Not gonna go too deeply into it, but I very much believe in body dysmorphia. I look at pictures from High School and College, during periods when I desperately wanted to be smaller, but was smaller than I am now. Body dysmorphia is definitely a thing.

I see myself in the mirror these days, and I'm happy. I see pictures of myself, and I like those, too. My doctor, at the very least, is happier with the state of my weight. Last time he saw me, he walked into the room and expressed shock, said he barely recognized me. Most importantly, though, I'm comfortable in my own skin. 85 to 90 percent of the time, anyway.

I am selective about what I wear, not because I think that there are things I should not wear. The selectivity derives from the same message expressed in that silly meme, "This one sparks joy."

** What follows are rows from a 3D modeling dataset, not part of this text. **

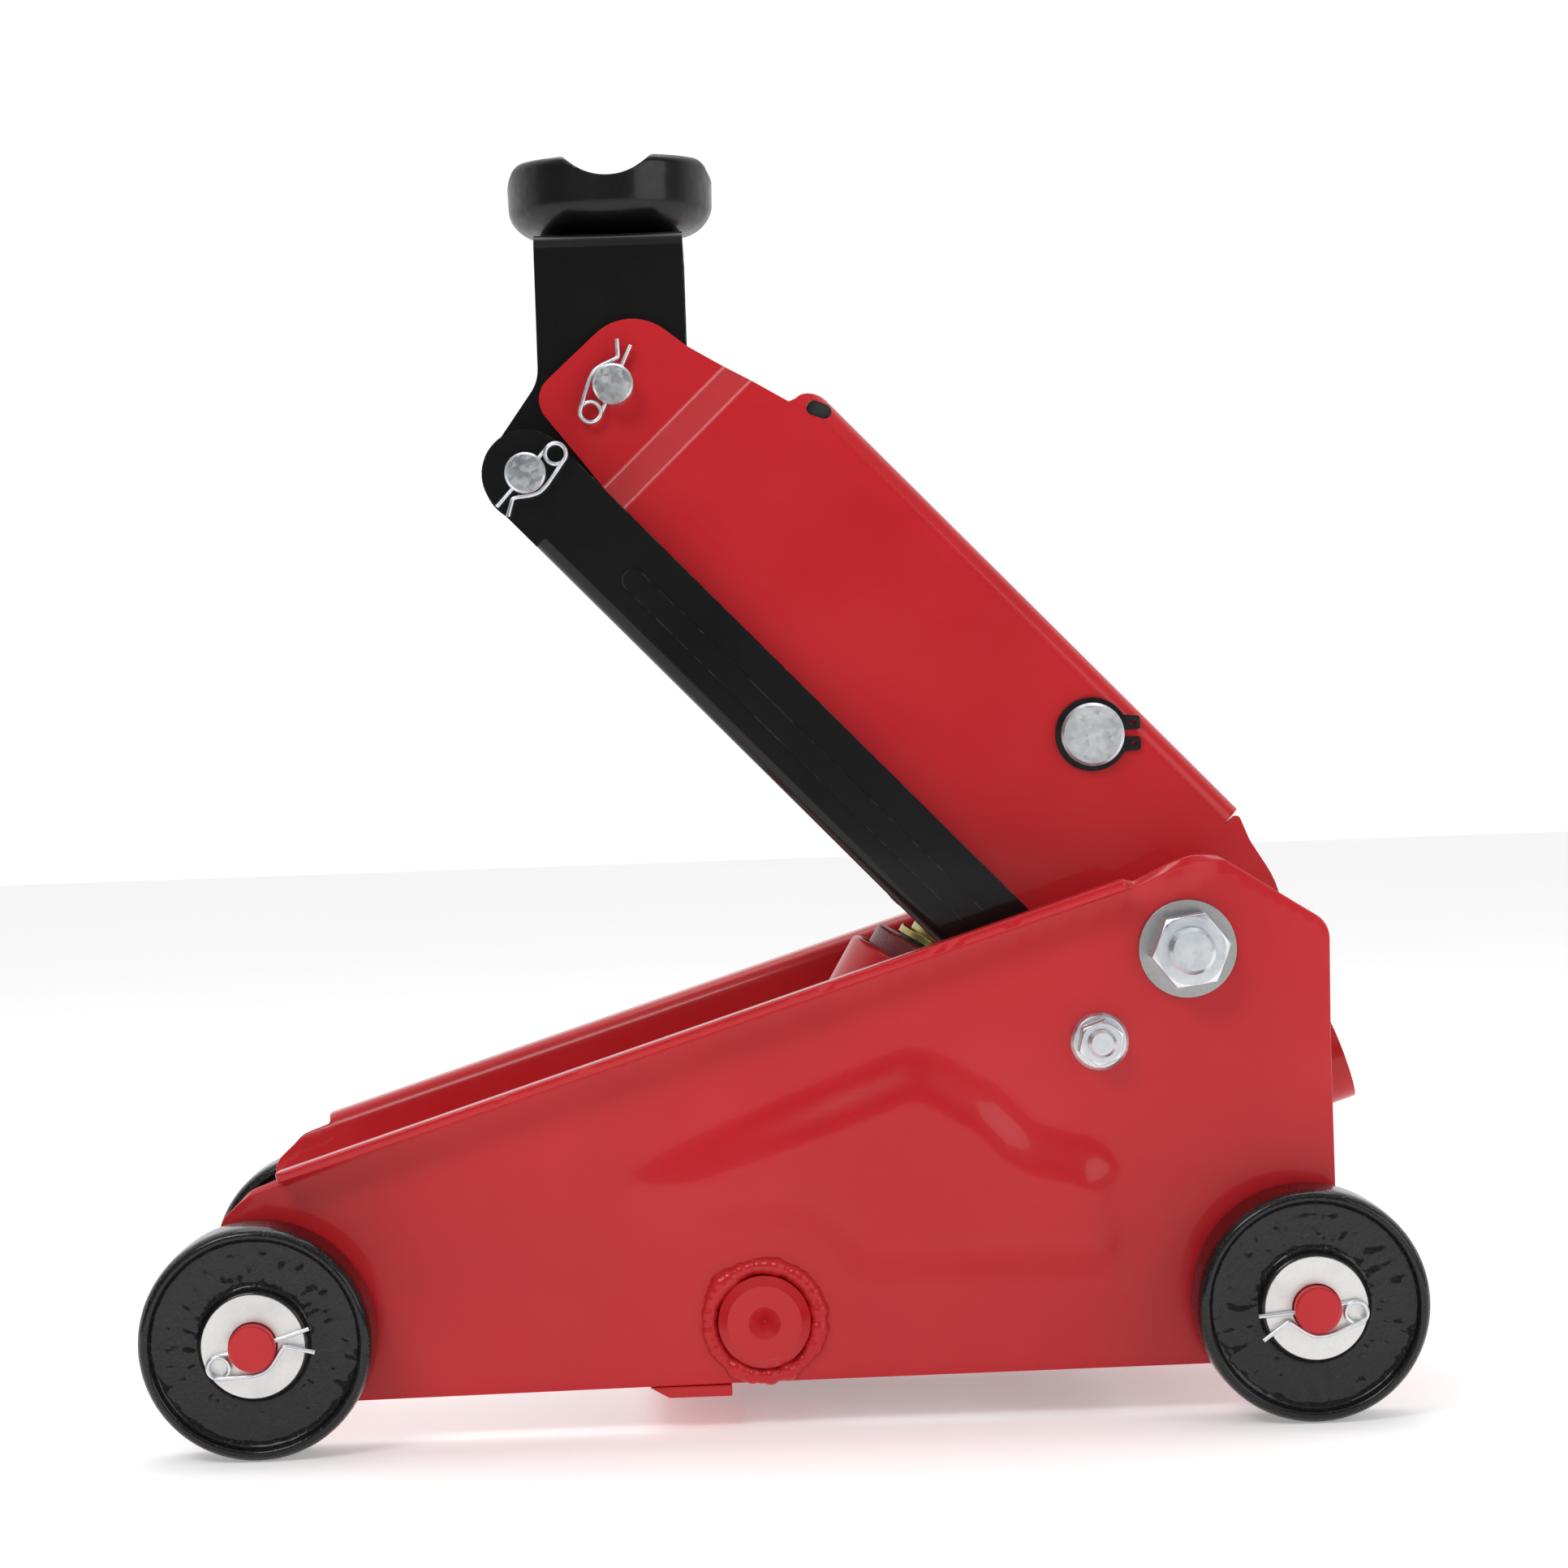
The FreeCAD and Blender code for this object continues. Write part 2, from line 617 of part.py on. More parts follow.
def return_spring():
    # Extension spring from the base lug to the push pin: an eye at each end and a close-wound body.
    low = ram_along_point(spring_lug_along)
    start = Vector(low[0], -spring_y, low[1])
    end = Vector(push_pivot[0], -spring_y, push_pivot[1])
    run = (end - start).normalize()
    body_from = start + run * 17
    body_to = end - run * 27
    coil = Part.makeCylinder(8.0, (body_to - body_from).Length, body_from, run)
    coil = coil.cut(Part.makeCylinder(5.0, 400, start - run * 20, run))
    side = Vector(0, 1, 0)
    eye = Part.makeTorus(7.0, 1.25, start, side)
    hook = Part.makeTorus(16.0, 1.25, end, side)
    shanks = [
        Part.makeCylinder(1.25, 12, start + run * 6.6, run),
        Part.makeCylinder(1.25, 13, end - run * 29, run),
    ]
    link_low = Part.makeCylinder(6.8, 1.6, body_from - run * 0.6, run)
    link_high = Part.makeCylinder(6.8, 1.6, body_to - run * 1.0, run)
    return coil.fuse([eye, hook, link_low, link_high] + shanks).removeSplitter()


def ram():
    foot = ram_foot + piston_height
    return on_ram_line(Part.makeCylinder(ram_radius, pad_top - pad_thick - foot, Vector(0, 0, foot)))


def ram_pad():
    pad = Part.makeCylinder(23.0, pad_thick, Vector(0, 0, pad_top - pad_thick))
    return on_ram_line(pad.makeChamfer(1.0, pad.Edges))


def ram_piston():
    return on_ram_line(Part.makeCylinder(20.3, piston_height, Vector(0, 0, ram_foot)))


def pump_barrel():
    barrel = Part.makeCylinder(13.0, barrel_end - pump_start, Vector(pump_start, 0, pump_z), Vector(1, 0, 0))
    bore = Part.makeCylinder(8.0 + RUN, 60, Vector(94, 0, pump_z), Vector(1, 0, 0))
    return barrel.cut(bore)


plunger_face = socket_pivot[0] - roller_radius - 0.5


def pump_plunger():
    rod = Part.makeCylinder(8.0, plunger_face - 104, Vector(104, 0, pump_z), Vector(1, 0, 0))
    head = Part.makeCylinder(11.0, 4.0, Vector(plunger_face - 4, 0, pump_z), Vector(1, 0, 0))
    return rod.fuse(head).removeSplitter()


def plunger_spring():
    length = plunger_face - 4.2 - barrel_end - 0.2
    start = Vector(barrel_end + 0.1, 0, pump_z)
    coil = Part.makeCylinder(11.5, length, start, Vector(1, 0, 0))
    return coil.cut(Part.makeCylinder(9.0, length + 2, start - Vector(1, 0, 0), Vector(1, 0, 0)))


def release_valve():
    # Valve spindle with a cross slot that the handle's tip turns.
    spindle = Part.makeCylinder(6.0, 44, Vector(94, 0, valve_height), Vector(1, 0, 0))
    knob = Part.makeCylinder(9.5, 11, Vector(130, 0, valve_height), Vector(1, 0, 0))
    slot = Part.makeBox(7, 3.4, 30, Vector(136, -1.7, valve_height - 15))
    return spindle.fuse(knob).cut(slot).removeSplitter()


# ---------- handle socket ----------

socket_turn = math.radians(socket_elevation)
socket_line = Vector(math.cos(socket_turn), 0, math.sin(socket_turn))
socket_up = Vector(-math.sin(socket_turn), 0, math.cos(socket_turn))
tube_radius = 21.0
tube_bore = 17.0
tube_from = 30.0
tube_to = 80.0
cheek_inner = 15.0
cheek_outer = 21.0
roller_at = (socket_pivot[0], socket_pivot[1] - lever_drop)


def on_socket(t, s):
    return Vector(socket_pivot[0], 0, socket_pivot[1]) + socket_line * t + socket_up * s


def handle_socket():
    # Tube for the handle, with two cheeks that turn on the ears and press the pump.
    cheek_corners = [(-13, 13, 12.9), (44, 15), (44, -15), (6, -14, 8), (0, -31, 8), (-15.5, -29, 8)]
    cheek = prism(cheek_corners, -cheek_outer, -cheek_inner, on_socket)
    tube = Part.makeCylinder(tube_radius, tube_to - tube_from, on_socket(tube_from, 0), socket_line)
    bridge = Part.makeCylinder(tube_radius, 6, on_socket(tube_from - 4, 0), socket_line)
    socket = tube.fuse([bridge, cheek, mirrored(cheek)])
    boss = Part.makeCylinder(8.5, 11, on_socket(64, 0) + Vector(0, 17.5, 0), Vector(0, 1, 0))
    socket = socket.fuse(boss)
    socket = socket.cut([
        Part.makeCylinder(tube_bore, 90, on_socket(tube_from, 0), socket_line),
        Part.makeCylinder(4.0, 40, on_socket(64, 0) + Vector(0, 5, 0), Vector(0, 1, 0)),
        cross_rod(socket_pivot, socket_pin_radius + RUN, -40, 40),
        cross_rod(roller_at, roller_pin_radius, -40, 40),
    ])
    return socket.removeSplitter()


def clamp_bolt():
    # Bolt that locks the handle in its socket.
    side = Vector(0, 1, 0)
    thread = Part.makeCylinder(3.9, 18.0, on_socket(64, 0) + side * 17.2, side)
    head = Part.makeCylinder(9.0, 7.0, on_socket(64, 0) + side * 35.2, side)
    return thread.fuse(head.makeChamfer(0.8, head.Edges)).removeSplitter()


def socket_roller():
    return cross_ring(roller_at, roller_radius, roller_pin_radius + RUN, -12, 12)


def roller_pin():
    return cross_rod(roller_at, roller_pin_radius, -cheek_outer, cheek_outer)


# ---------- nodes ----------

def export_all():
    left_plate = side_plate()
    save("side_plate_left", left_plate)
    save("side_plate_right", mirrored(left_plate))
    save("trunnion_shaft", trunnion_shaft())
    save("trunnion_welds", pair(weld_bead()))
    save("bottom_tie_plate", bottom_tie_plate())
    save("rear_tie_plate", rear_tie_plate())
    for end, at, lean, side in (("front", front_axle_at, 13, -1), ("rear", rear_axle_at, 189, 1)):
        save(end + "_axle", drilled_pin(at, axle_radius, overall_half_width, axle_clip_y, lean))
        stack = washer_stack(at)
        save(end + "_axle_washers", Part.makeCompound(stack + [mirrored(one) for one in stack]))
        save(end + "_axle_clips", pair(spring_clip(at, -axle_clip_y, axle_radius, lean, side, 25.0)))
        save("wheel_" + end + "_left", wheel(at))
        save("wheel_" + end + "_right", mirrored(wheel(at)))
    save("pivot_shaft", pivot_shaft())
    save("pivot_spacers", pair(pivot_spacer()))
    washer = cross_ring(arm_pivot, 21.3, stud_radius + 0.2, -plate_outer_y - 3, -plate_outer_y)
    save("pivot_washers", pair(washer))
    save("pivot_nuts", pair(hex_nut(arm_pivot, 30.0, 16.0, stud_radius, -plate_outer_y - 3, turn=8)))
    save("link_bolts", pair(link_bolt()))
    spacer = cross_ring(link_pivot, 12.5, link_shoulder_radius + RUN, -plate_inner_y, -rod_outer_y - 0.4)
    save("link_spacers", pair(spacer))
    link_nut = hex_nut(link_pivot, 18.0, 12.0, link_thread_radius, -plate_outer_y, flange=12.8, turn=20)
    save("link_nuts", pair(link_nut))
    save("lift_arm", lift_arm())
    save("fold_plugs", pair(fold_plug()))
    save("arm_pivot_tube", arm_pivot_tube())
    save("push_pin", push_pin())
    save("push_circlips", pair(push_circlip()))
    rod = link_rod()
    save("link_rod_left", rod)
    save("link_rod_right", mirrored(rod))
    save("saddle_bracket", saddle_bracket())
    save("upper_pin", drilled_pin(saddle_pivot, pin_radius, 76.0, upper_clip_y, 65))
    save("upper_pin_clips", pair(spring_clip(saddle_pivot, -upper_clip_y, pin_radius, 65, 1, 19.4)))
    save("lower_pin", drilled_pin(lower_pivot, pin_radius, 94.5, lower_clip_y, 228))
    save("lower_pin_clips", pair(spring_clip(lower_pivot, -lower_clip_y, pin_radius, 228, 1, 19.4)))
    save("lower_spacers", pair(lower_spacer()))
    save("saddle_cup", saddle_cup())
    save("saddle_bolt", saddle_bolt())
    save("power_unit_base", power_unit_base())
    save("spring_lugs", pair(spring_lug()))
    save("reservoir_tube", stacked_ring(40.5, 37.0, deck, tank_top, 3.0))
    save("pressure_cylinder", stacked_ring(27.0, 20.35, deck, tank_top - 8))
    save("cylinder_cap", stacked_ring(33.0, ram_radius + RUN, tank_top - 8, cap_top, 2.0))
    save("tank_lid", stacked_ring(36.9, 33.05, tank_top - 8, tank_top - 2))
    save("gland_ring", stacked_ring(23.5, ram_radius + RUN, cap_top + 1.8, cap_top + 5.6, 1.2))
    save("wiper_seal", stacked_ring(22.0, ram_radius + 0.3, cap_top, cap_top + 1.8))
    save("return_spring_left", return_spring())
    save("return_spring_right", mirrored(return_spring()))
    save("ram", ram())
    save("ram_pad", ram_pad())
    save("ram_piston", ram_piston())
    save("pump_barrel", pump_barrel())
    save("pump_plunger", pump_plunger())
    save("plunger_spring", plunger_spring())
    save("release_valve", release_valve())
    save("handle_socket", handle_socket())
    save("clamp_bolt", clamp_bolt())
    save("socket_roller", socket_roller())
    save("roller_pin", roller_pin())
    save("socket_pivot_pin", chamfered_rod(socket_pivot, socket_pin_radius - RUN, -34, 34, 0.8))


export_all()
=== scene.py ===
import bmesh
import bpy
import json
import math
from mathutils import Matrix, Quaternion, Vector, geometry, noise


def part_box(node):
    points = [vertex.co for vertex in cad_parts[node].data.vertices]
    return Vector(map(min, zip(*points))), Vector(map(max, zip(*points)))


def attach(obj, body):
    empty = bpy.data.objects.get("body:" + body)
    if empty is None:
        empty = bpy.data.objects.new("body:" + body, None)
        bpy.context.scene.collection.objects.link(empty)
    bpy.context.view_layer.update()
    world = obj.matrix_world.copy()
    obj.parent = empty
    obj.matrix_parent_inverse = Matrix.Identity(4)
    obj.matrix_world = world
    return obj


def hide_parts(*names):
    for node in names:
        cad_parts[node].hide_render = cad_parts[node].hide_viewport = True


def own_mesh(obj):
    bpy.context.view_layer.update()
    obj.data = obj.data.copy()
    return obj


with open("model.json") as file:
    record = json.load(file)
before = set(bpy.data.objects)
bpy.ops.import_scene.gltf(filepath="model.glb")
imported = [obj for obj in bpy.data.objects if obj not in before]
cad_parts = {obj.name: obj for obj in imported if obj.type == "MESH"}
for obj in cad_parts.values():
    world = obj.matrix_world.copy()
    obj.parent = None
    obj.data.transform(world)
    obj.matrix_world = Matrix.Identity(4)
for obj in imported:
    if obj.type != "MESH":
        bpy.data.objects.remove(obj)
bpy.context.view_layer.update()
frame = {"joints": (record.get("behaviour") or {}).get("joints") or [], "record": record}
mm = 0.001
joints = {joint["name"]: joint for joint in frame["joints"]}
slotOf = {part["node"]: part["material_slot"] for part in frame["record"]["subparts"]}
bodies = frame["record"]["behaviour"]["bodies"]
bodyOf = {node: body for body, names in bodies.items() for node in names}


def pivot(name):
    return Vector(joints[name]["pos_m"])


def boxCentre(node):
    low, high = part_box(node)
    return (Vector(low) + Vector(high)) / 2


armPivot = pivot("arm_lift")
linkPivot = pivot("link_swing")
saddlePivot = pivot("saddle_level")
trunnion = pivot("power_unit_swing")
lowerPivot = saddlePivot + linkPivot - armPivot
pushPivot = boxCentre("push_pin")
ramLine = Vector(joints["ram_slide"]["axis"]).normalized()


# small tools

def newObject(name, data):
    piece = bpy.data.objects.new(name, data)
    bpy.context.scene.collection.objects.link(piece)
    return piece


def objectOf(name, bm):
    mesh = bpy.data.meshes.new(name)
    bm.to_mesh(mesh)
    bm.free()
    return newObject(name, mesh)


def meshFrom(name, build):
    # build fills a bmesh; doubles are merged and the faces turned outwards
    bm = bmesh.new()
    build(bm)
    bmesh.ops.remove_doubles(bm, verts=bm.verts, dist=1e-6)
    bmesh.ops.recalc_face_normals(bm, faces=bm.faces)
    return objectOf(name, bm)


def applied(piece, name):
    # bakes every modifier into a plain mesh, on a new object
    bpy.context.view_layer.update()
    graph = bpy.context.evaluated_depsgraph_get()
    mesh = bpy.data.meshes.new_from_object(piece.evaluated_get(graph))
    bpy.data.objects.remove(piece)
    return newObject(name, mesh)


def smoothed(piece):
    for face in piece.data.polygons:
        face.use_smooth = True
    return piece


def withMaterial(piece, material):
    piece.data.materials.clear()
    piece.data.materials.append(material)
    return piece


def settle(piece, node, material):
    # the piece stands for a node of the frame, rides where that node rides and takes its slot
    withMaterial(piece, material)
    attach(piece, bodyOf[node])
    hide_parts(node)
    return piece


def mirroredCopy(piece, name):
    mesh = piece.data.copy()
    mesh.transform(Matrix.Scale(-1, 4, Vector((0, 1, 0))))
    mesh.flip_normals()
    return newObject(name, mesh)


def smoothStep(value, low, high):
    t = min(max((value - low) / (high - low), 0), 1)
    return t * t * (3 - 2 * t)


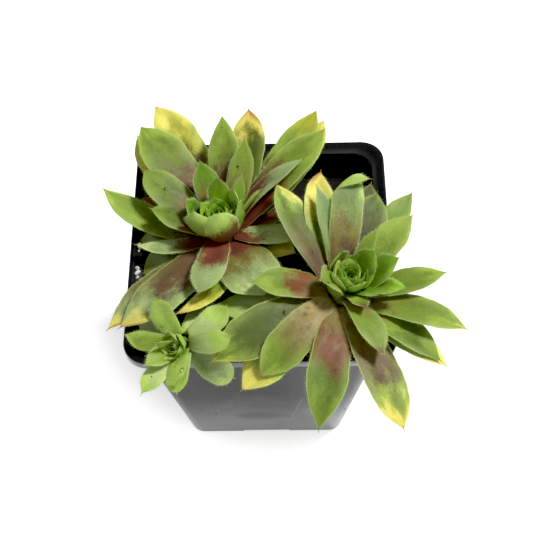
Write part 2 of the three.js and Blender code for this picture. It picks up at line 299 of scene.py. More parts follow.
# %% [markdown]
# ## The pot's shape
# A nursery pot is moulded from thin black plastic: a tapering square box with a stiff rolled rim,
# and inside it a ribbed collar and a step that lets pots nest. It could be made from a cube with
# bevels, but one outline swept round a rounded square gives every ring the same soft corner, and
# rings are easy to add where an edge needs to be round. The outline's measures come first, in
# millimetres. The height and the rim's half width are read off the measured pot.

# %% Set the pot's measures
pot_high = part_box("pot")[1]
POT_HEIGHT = pot_high.z / MM
RIM_HALF = pot_high.x / MM
BASE_HALF = 30.2
WAIST_HALF = 41.3
CORNER = 0.178
WALL = 1.2
LIP_HEIGHT = 4.4
LEDGE_HEIGHT = 80.0
LEDGE_HALF = 39.9
COLLAR_TOP = 88.4
COLLAR_HALF = 40.6
MOUTH_HALF = 43.4
RIBS = 3
RIB = 0.35
RIB_HEIGHT = 1.8
EDGE = 0.8
FOOT_EDGE = 0.25
FLOOR_THICK = 2.6
FILLET = 1.3
CORNER_STEPS = 14
PAD_HALF = 11.0
CHANNEL_HALF = 9.0
CHANNEL_DEPTH = 1.2
DRAIN_OFFSET = 17.0
DRAIN_RADIUS = 4.0
DRAIN_SIDES = 32
print("pot:", round(2 * RIM_HALF), "mm wide,", round(POT_HEIGHT), "mm tall")

# %% [markdown]
# The outline runs from the foot up the outside, over the rim and down the inside to the floor. Small
# arcs round its edges, because a moulded edge catches a line of light that a sharp one never does.

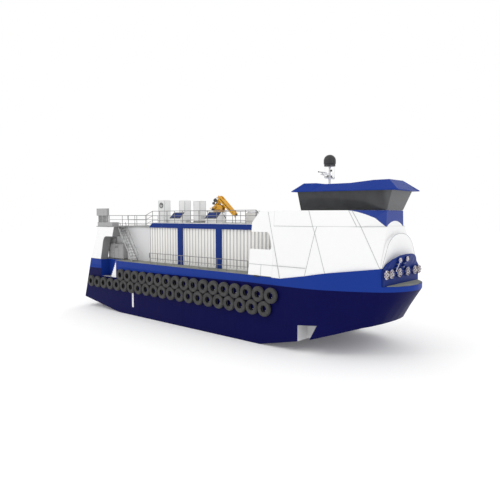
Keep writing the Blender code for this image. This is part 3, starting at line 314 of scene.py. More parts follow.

Hell, I wore a crop top for the first time last year, and it would be a winning bet if you put money on me wearing more of them this year. Oh, someone doesn't like it? Someone is offended by my less than perfect body? Who cares. Not me, for sure. Don't exclude anything you are comfortable wearing from your wardrobe, in my opinion. And if you don't want to wear it, don't. If you don't love it, don't buy it.

But if it makes any piece of you smile, listen to that whispering piece, and grow into it. And definitely do not let any other living soul tell you what to wear or how to live your life.

Live your individual journey just that way. Individually.

P.S. Search the web for rainbow stretch mark tattoos. I hope those pics make you smile.